Young children are eating machines—all that growing requires an abundance of food—and on a plane it’s also a vital distraction. Georgie says “you can never have enough,” so pack as much as you can; bananas, sultanas, rice crackers, mandarins, and cheese are all good options. Her number one tip is to keep them in different containers so it’s something new and exciting each time. “I love the Yumbox lunch boxes as there are lots of different compartments,” she notes. “Also, don’t pack messy foods. We had one disastrous trip to Fiji where Arabella and I had strawberry yogurt all over us before we even took off.” Which brings us to her next tip…
When young children are learning how to eat and drink from a sippy cup or straw, it’s absolutely one of the most adorable things to watch. But it also requires multiple clothing changes a day. Without the luxury of a laundry to wash them, you need to prepare in advance and pack at least a couple of outfit changes, because you just never know what they’ll throw, spill, or smear on themselves. “It’s better to have too much than be stuck with a child who’s covered in juice,” adds Georgie. “I layer a lot as well since the temperature on the plane can change from hot to cold very quickly.”
While you wouldn’t normally sit your active toddler in front of a screen at home for extended periods, when you’re on a plane, it’s a necessity. Flying can be pretty boring, especially for kids, so tablets will keep them busy and help to settle them if they’re feeling stressed or tired. “It used to be all about Peppa Pig in our house. Now we’re onto Mickey Mouse,” says Georgie. “Make sure your devices are fully charged and you’ve got your child’s favorite show ready to go.”
Nothing beats new toys when kids are concerned. It ramps up their excitement levels and keeps them entertained for hours. Which is exactly why you should always save a few new ones just for the plane ride. “I rotate all our toys as the girls get bored of the same ones,” Georgie says. “I’ll hide something for a month then bring it out again, and it’s like a new toy! Just make sure they’re not noisy toys. We like books and puzzles for flying.”

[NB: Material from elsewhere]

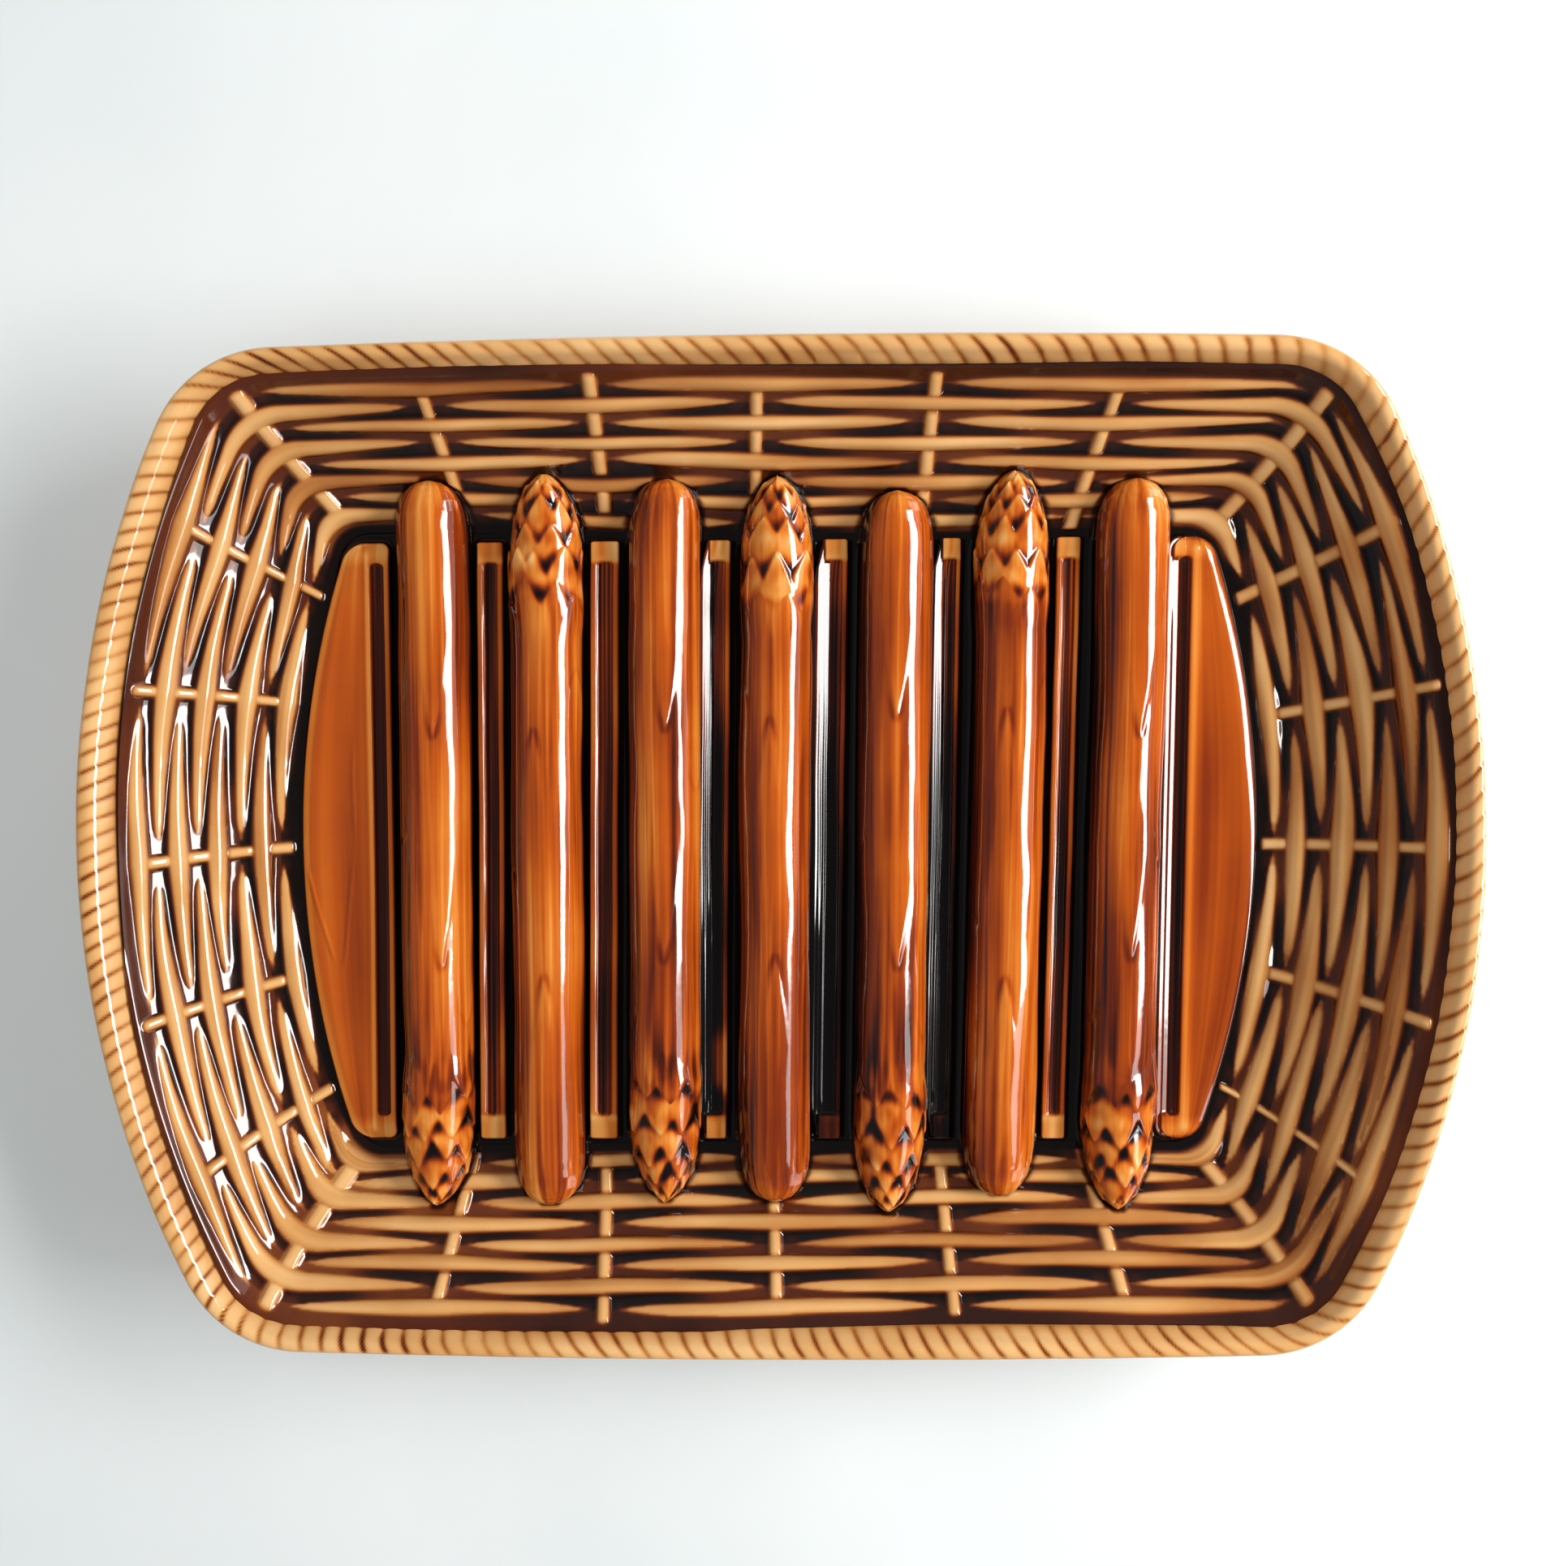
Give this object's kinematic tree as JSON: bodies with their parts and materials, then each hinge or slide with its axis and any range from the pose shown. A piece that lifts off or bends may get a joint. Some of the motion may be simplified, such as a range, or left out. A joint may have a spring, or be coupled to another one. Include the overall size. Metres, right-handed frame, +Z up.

Children usually have a comforter of some sort that they seek out when they’re tired or in need of security. It can be anything from a plush toy to a blanket, but make sure you have these on hand for the long journey to keep them calm. “My first daughter was joined at the hip to her bottle, whereas my second daughter is lactose intolerant so isn’t really into bottles, but she needs her bunny rabbit comforter to calm her down,” says Georgie. “I guess it’s like her dummy [pacifier]. We take it in the car, and she has it when she goes to bed. We’d be lost without it! Each child is different, but just make sure you have a couple of bottles, pacifiers, and comforters.” Georgie recommends a soft baby blanket for comfort, for when they’re cold, and for sleep time on the plane. She loves Atelier Child’s cashmere-blend blankets.
When you have several suitcases to lug, carrying a baby on your hip or in your arms is pretty tricky—and probably not the safest. Georgie loves her hands-free baby carrier, which gives moms plenty of freedom to carry travel totes on their shoulder and a suitcase behind them. Plus your baby will love being so close to you. “It’s the best accessory for traveling; I’ve spent many flights bouncing my babies to sleep in an Ergo or BabyBjörn,” she says.
There is a lot of walking required when traveling long distances, especially when you arrive at your destination. Georgie says the best solution she’s found for strolling with kids is the Yoyo Pram. “A girlfriend of mine recently traveled to London alone with her 2-year-old son and swears by this compact pram,” she notes. “It folds up and can be put in overhead luggage—genius! We’re off to Fiji again later this month, so I will be buying one.”
Even if you have a thorough travel itinerary, you’re probably already aware that things often don’t go as planned when you have children. So just be realistic about how much you can achieve before you leave. “I’d love to explore the world with my girls, but right now it’s not possible as it’s too stressful,” says Georgie. “Every family is different, but that’s what we have decided. I can’t wait to get back into it when the girls are older.” Georgie prefers to keep trips closer to home, so their go-to family holidays are spent in Australia, Fiji, and Bali. She loves Smith and Family, a great resource for booking family-friendly stays.